I had heard that many master weavers were known to live in the communities surrounding Lake Atitlan, so we journeyed to the area, made our way to the boat dock, and launched one of the tiny boats onto the water, en route to the small village of San Juan de la Laguna. It’s a quiet village that rests on the western shore of Lake Atitlan, and upon arriving, we found fishermen in rustic rafts skimming the lake’s aquamarine surface while indigenous Tzutujil women washed the family laundry at the water’s edge. The contrast was striking: in this land that was bursting with promise, poverty remained an obstacle to many. In San Juan de la Laguna, most locals rely heavily on agriculture—especially coffee, the country’s leading export—which means that when crops fail, life itself fails. Several years ago, when coffee prices took a tumble, financial depression rolled through the entire place.

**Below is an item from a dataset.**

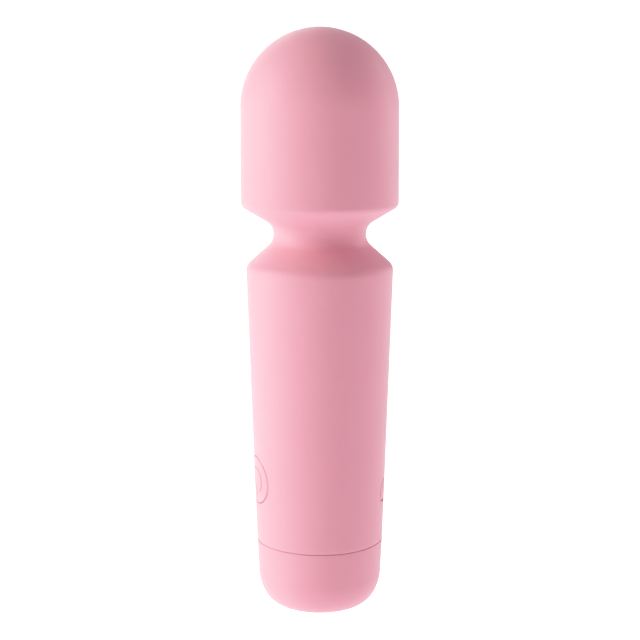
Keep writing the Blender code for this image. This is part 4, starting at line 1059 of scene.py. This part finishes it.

I climbed a hill to find a small store-front in the front room of a traditional house. The intricate weavings and colors caught my eye, so I asked around until I learned who owned the shop. My search led me up and over the hills of coffee fields that blanket the landscape, ultimately into the presence of Ana, who explained that the storefront was run by an NGO organization that primarily focused on fair-trade coffee. Ana was the coordinator of the women who crafted naturally dyed scarves on traditional back-strap looms—portable, wearable contraptions that were perfected in Guatemala.

I was immediately struck by Ana’s passion for her community. She had seen the need for economic diversity in her village, a place where the majority of people worked in the unstable economic climate of harvesting coffee and made less than two dollars a day, and she had taken action. Standing barely more than four feet tall, this twenty-one-year-old was a force to be reckoned with. I got her information and I asked if I could email her in a few months, when we were ready to make an order for scarves.

At the appointed time, I reached out to Ana to find out how Noonday could place our first order. Ana explained that unfortunately, the NGO had decided to focus exclusively on coffee and had shut down the scarf-making arm of their organization.

Ana had no export license, she had no business background, and she was younger than most every other weaver. Still, she wanted to work with me, she said, because the women in her community needed work now more than ever. And so, she started a business herself.

Today, Ana owns a scarf-making shop that employs a nearly 30 local artisans, women who now make more money than even their coffee-harvesting husbands. These artisans can now afford food. Clothing. Education for their children. And every bit of the success they have seen can be traced back to one young woman who chose to “courage up.” It’s a story that moves me every time I think of it. May we all develop a courage and resiliency like that.

Recently I was working through a season of self-doubt, related to my effectiveness as Noonday’s CEO. (Just when I think I’ve “matured” out of these struggles, another one rises in my face.) I was tempted to sink deeper into self-pity, believing the lie that I’m not enough. But then I thought about Ana, Ana who took her world by storm. I gathered my courage, I logged a quick task list in my phone, and I poured my energies into making not excuses, but progress.

Tough times will rise for you and me both, but our courage can stand taller still.

If terrible circumstances taunt you today, then let Ana’s strength guide your steps. You’ll never regret the choice to courage up, to come at life with all the grit you’ve got.